Architecture-first thinking inverts this approach. Instead of starting with tools and hoping they connect, you start with a layered architecture where each layer has a defined responsibility, standardized interfaces, and clear dependencies. Tools are selected to fill roles within layers, not the other way around.

This distinction matters because autonomous marketing infrastructure requires tight coordination between many components. An AI agent that monitors citations needs data from the Data Layer, connects to AI search APIs through the Protocol Layer, reports findings to the Orchestration Layer, and triggers content updates through the Output Layer. If any layer is missing or poorly designed, the entire workflow breaks.

The six-layer architecture described in this guide is the same architecture that Marketing Enigma uses to build its own growth engine. It is also the architecture we deploy for clients who are building infrastructure-led growth systems. Each layer can be implemented incrementally—you do not need to build all six simultaneously. But understanding the full architecture ensures that early decisions do not create constraints that block later expansion.

Layer 1: The Data Layer

The Data Layer is the foundation of the entire stack. Every other layer depends on it. If the Data Layer is incomplete, unstructured, or inaccessible, no amount of sophisticated AI on top will produce reliable results.

Components of the Data Layer

The Data Layer includes four primary component categories:

• Persistent storage: A relational database (PostgreSQL is the standard choice for its reliability, JSON support, and full-text search capabilities) that stores structured marketing data—content inventories, performance metrics, entity definitions, audience segments, competitive intelligence records.
• Analytics pipelines: Event tracking systems that capture user behavior, attribution data, conversion events, and engagement signals. These pipelines must deliver data in near-real-time for agents to act on current conditions rather than stale reports.
• CRM data: Customer records, interaction history, lifecycle stages, deal progression, and support tickets. This data provides the customer context that agents need to make decisions aligned with business objectives.
• External data feeds: Search console data, AI citation monitoring signals, social listening streams, competitor monitoring feeds, and market intelligence sources. External data provides the environmental awareness that separates autonomous systems from closed-loop automation.

Data Layer Design Principles

Three principles govern effective Data Layer design:

Structured and machine-readable. Data must be stored in formats that AI agents can query, filter, and analyze without human preprocessing. Unstructured data (PDFs, screenshots, slide decks) should be parsed into structured records at ingestion.

Time-series aware. Marketing data is temporal. An agent needs to know not just the current citation rate for a page but the trajectory—is it increasing, stable, or declining? Time-series data enables trend detection, anomaly identification, and predictive modeling.

Unified identity. Entities (brands, people, products, content pieces, competitors) must have consistent identifiers across all data sources. Without unified identity, agents cannot correlate signals across sources—a citation monitoring signal about “your product page” must resolve to the same entity as a CRM record about “that landing page.”
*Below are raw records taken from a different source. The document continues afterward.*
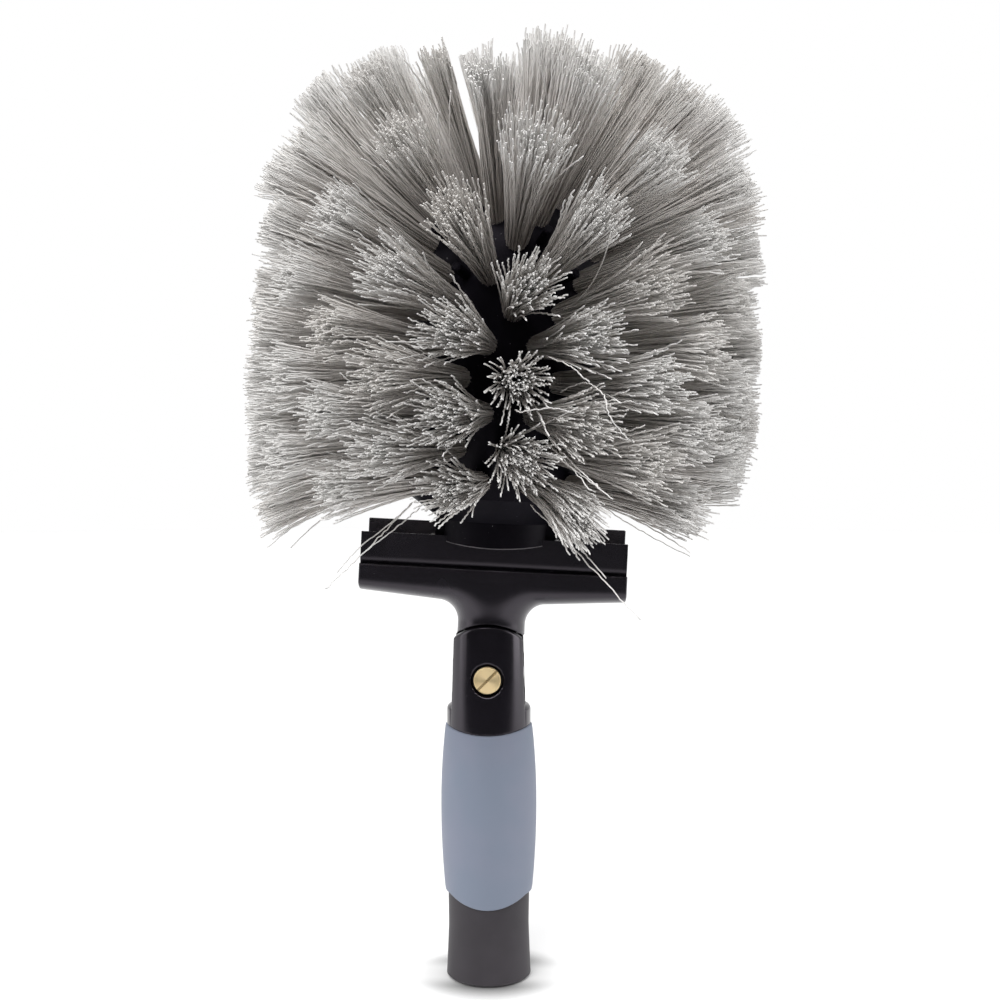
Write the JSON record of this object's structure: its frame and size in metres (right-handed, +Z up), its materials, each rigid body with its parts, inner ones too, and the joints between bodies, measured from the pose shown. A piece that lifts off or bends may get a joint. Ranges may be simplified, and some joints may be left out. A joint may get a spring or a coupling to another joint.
{
  "type": "cobweb brush",
  "caption": "Round cobweb brush of flared grey tufts on a black core, screwed to a T-shaped holder that swivels in a rubber-gripped handle with a socket for a pole.",
  "frame": {"origin": "centre of the pole socket's mouth, at the lower end of the handle", "axes": "+Z up the handle towards the brush, +Y away from the face with the brass screw, +X to the right of that face"},
  "size_m": [0.2044, 0.2001, 0.3592],
  "materials": {
    "tube_plastic": "dark grey moulded plastic, fine matte texture",
    "grip_rubber": "grey-blue soft rubber, matte",
    "black_plastic": "black moulded plastic, glossy",
    "core_plastic": "black moulded plastic, satin",
    "washer_plastic": "grey plastic washer, matte",
    "brass": "turned brass, fine lathe marks",
    "steel": "bright zinc-plated steel",
    "filament": "light grey crimped synthetic filament"
  },
  "bodies": {
    "handle": {"socket_tube": "tube_plastic", "grip_sleeve": "grip_rubber", "yoke": "black_plastic", "yoke_pin": "steel", "pivot_nut": "brass", "screw_washer": "steel"},
    "head": {"friction_washer_front": "washer_plastic", "friction_washer_rear": "washer_plastic", "head_holder": "black_plastic", "holder_screws": "steel", "brush_bar": "black_plastic", "core_foot": "core_plastic", "core_shell": "core_plastic", "core_screws": "steel", "bristle_row_1": "filament", "bristle_row_2": "filament", "bristle_row_3": "filament", "bristle_row_4": "filament", "bristle_row_5": "filament", "bristle_row_6": "filament", "bristle_row_7": "filament", "bristle_row_8": "filament", "bristle_row_9": "filament", "bristle_row_10": "filament", "bristle_row_11": "filament", "bristle_row_12": "filament"},
    "lock_screw": {"pivot_screw": "brass"}
  },
  "joints": [
    {"name": "head_swivel", "type": "hinge", "parent": "handle", "child": "head", "pos_m": [0, 0, 0.1147], "axis": [0, 1, 0], "range_deg": [-87.8, 82.2]},
    {"name": "lock_screw_turn", "type": "hinge", "parent": "handle", "child": "lock_screw", "pos_m": [0, 0, 0.1147], "axis": [0, -1, 0], "range_deg": [0, 450]}
  ]
}
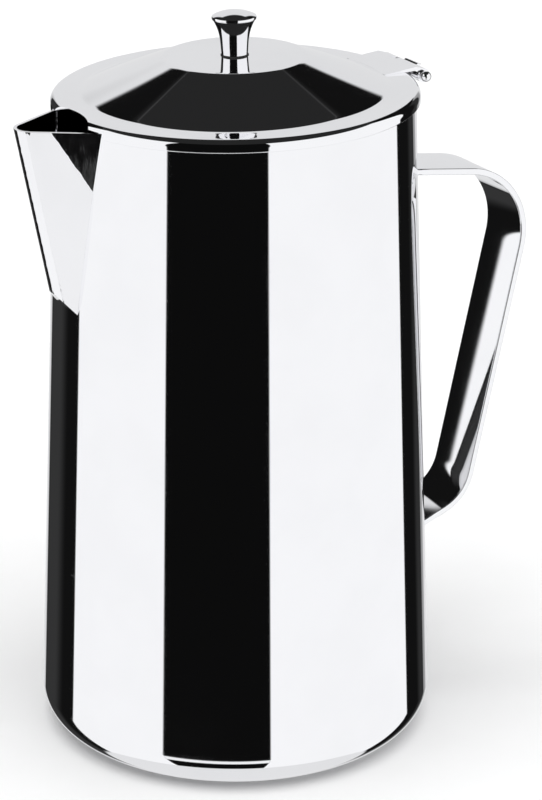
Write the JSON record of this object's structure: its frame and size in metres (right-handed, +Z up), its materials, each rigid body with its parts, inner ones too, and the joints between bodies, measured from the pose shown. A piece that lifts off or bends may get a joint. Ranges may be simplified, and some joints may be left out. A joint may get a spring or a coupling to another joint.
{
  "type": "coffee pot",
  "caption": "Tapered polished steel coffee pot with a V-shaped spout, a bent strap handle and a hinged, domed lid with a knob.",
  "frame": {"origin": "middle of the foot, on the surface that the pot stands on", "axes": "+Z up; the spout points to -X; the handle and the lid's hinge are at +X; the hinge pin runs along Y"},
  "size_m": [0.1663, 0.12, 0.2217],
  "materials": {
    "wall_steel": "mirror polished stainless steel",
    "base_steel": "mirror polished stainless steel",
    "spout_steel": "polished stainless steel",
    "strap_steel": "mirror polished stainless steel",
    "lid_steel": "mirror polished, spun stainless steel",
    "knob_steel": "polished, turned stainless steel",
    "hinge_steel": "polished stainless steel",
    "fixing_steel": "plain stainless steel",
    "gasket_rubber": "matt black"
  },
  "bodies": {
    "pot": {"body_wall": "wall_steel", "base_pan": "base_steel", "spout": "spout_steel", "handle": "strap_steel", "hinge_bracket": "hinge_steel", "hinge_pin": "hinge_steel"},
    "lid": {"lid_shell": "lid_steel", "hinge_leaf": "hinge_steel", "knob": "knob_steel", "knob_screw": "fixing_steel", "knob_washer": "fixing_steel", "knob_gasket": "gasket_rubber"}
  },
  "joints": [
    {"name": "lid_hinge", "type": "hinge", "parent": "pot", "child": "lid", "pos_m": [0.05716, 0, 0.19795], "axis": [0, 1, 0], "range_deg": [0, 110]}
  ]
}
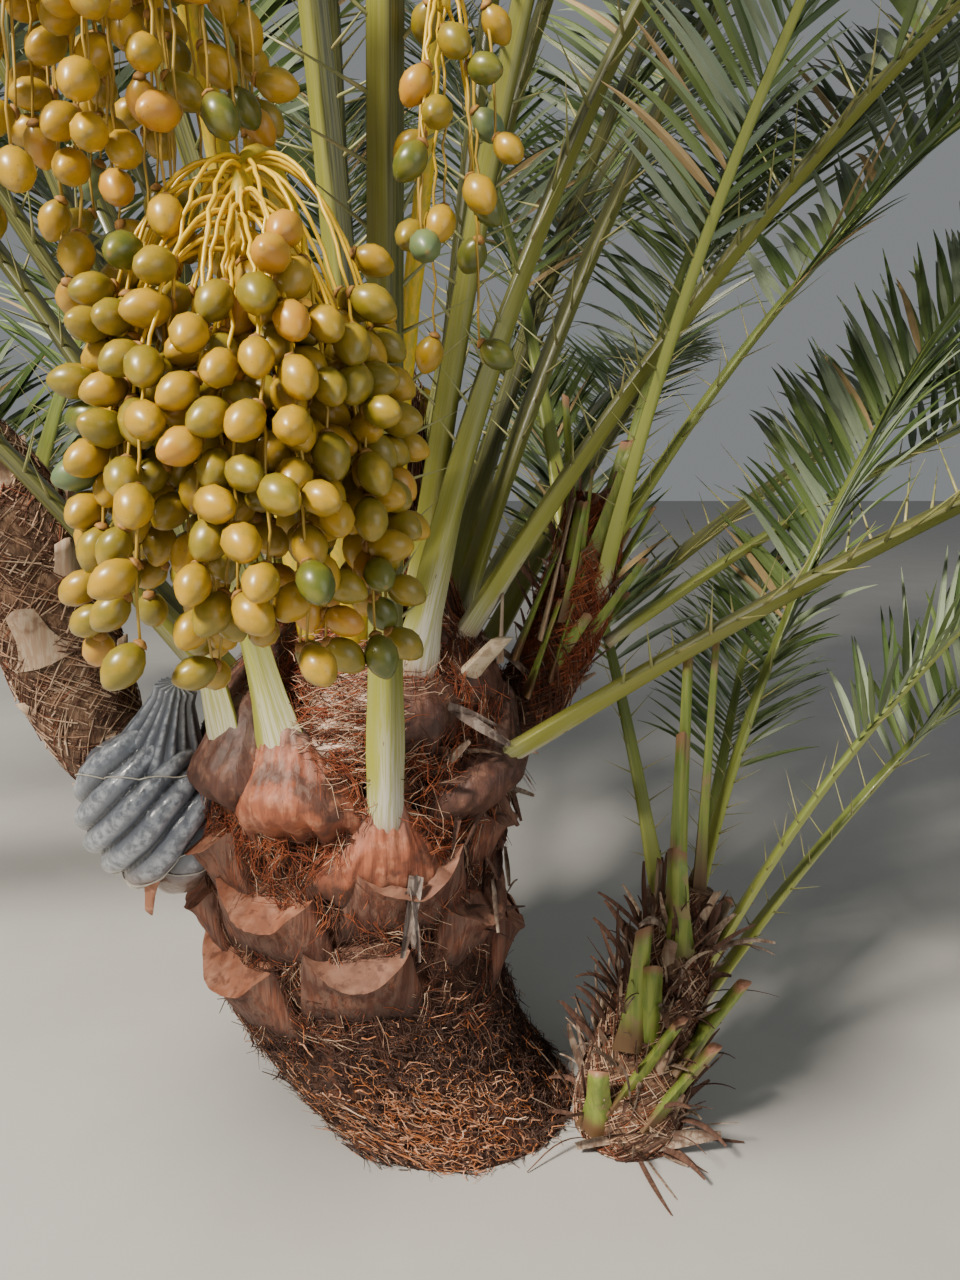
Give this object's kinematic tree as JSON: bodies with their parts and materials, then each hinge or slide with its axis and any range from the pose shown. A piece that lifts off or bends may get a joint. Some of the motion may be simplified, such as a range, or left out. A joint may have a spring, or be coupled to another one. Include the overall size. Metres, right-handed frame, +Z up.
{
  "type": "date palm tree",
  "caption": "Young fruiting date palm with a short stout trunk in cut leaf bases, arching feather fronds, hanging fruit bunches, basal and aerial offshoots and a rooting sack.",
  "frame": {"origin": "centre of the flat cut under the trunk, at ground level", "axes": "+Z up the trunk, -Y towards the side that the two large fruit bunches hang on, +X to the right of that side"},
  "size_m": [5.5727, 4.6923, 4.2415],
  "materials": {
    "bark": "rough brown fibre and cut leaf bases",
    "leaf": "waxy olive stalks and grey-green leaflets",
    "fruit": "smooth waxy yellow dates on yellow strands",
    "sacking": "dull grey plastic sack, folded and tied"
  },
  "bodies": {
    "root": {"trunk": "bark", "upper_offshoot_stem": "bark", "lower_offshoot_stem": "bark", "left_offshoot_stem": "bark", "rooting_sack": "sacking", "fruit_bunch_front_low": "fruit", "fruit_bunch_front_high": "fruit", "fruit_bunch_front_right": "fruit", "fruit_bunch_back": "fruit", "frond_front": "leaf", "frond_front_left": "leaf", "frond_front_left_low": "leaf", "frond_heart_front": "leaf", "frond_heart_upright": "leaf", "frond_heart_back": "leaf", "frond_heart_rear": "leaf", "frond_front_high_1": "leaf", "frond_front_high_2": "leaf", "frond_front_high_3": "leaf", "frond_right_high": "leaf", "frond_right": "leaf", "frond_right_low": "leaf", "frond_left_1": "leaf", "frond_left_2": "leaf", "frond_left_3": "leaf", "frond_left_4": "leaf", "frond_left_5": "leaf", "frond_back_1a": "leaf", "frond_back_1b": "leaf", "frond_back_1c": "leaf", "frond_back_1d": "leaf", "frond_back_2a": "leaf", "frond_back_2b": "leaf", "frond_back_2c": "leaf", "frond_back_2d": "leaf", "frond_back_3a": "leaf", "frond_back_3b": "leaf", "upper_offshoot_frond_1": "leaf", "upper_offshoot_frond_2": "leaf", "upper_offshoot_frond_3": "leaf", "upper_offshoot_frond_4": "leaf", "upper_offshoot_frond_5": "leaf", "lower_offshoot_frond_1": "leaf", "lower_offshoot_frond_2": "leaf", "lower_offshoot_frond_3": "leaf", "lower_offshoot_frond_4": "leaf", "lower_offshoot_frond_5": "leaf", "left_offshoot_frond_1": "leaf", "left_offshoot_frond_2": "leaf", "left_offshoot_frond_3": "leaf", "left_offshoot_frond_4": "leaf"}
  },
  "joints": []
}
Layer 2: The Protocol Layer (MCP)

The Protocol Layer connects the Data Layer to the Agent Layer. It defines how agents access data, tools, and each other. In 2026, the Protocol Layer is dominated by a single standard: the Model Context Protocol.

MCP Platform Adoption Timeline

MCP’s path to becoming the default standard followed a rapid adoption curve across major platforms:

67% of CTOs now name MCP as the default agent integration standard. This consensus matters for stack architecture because it means building on MCP connects you to the largest ecosystem of tools, agents, and data sources—and that ecosystem is growing.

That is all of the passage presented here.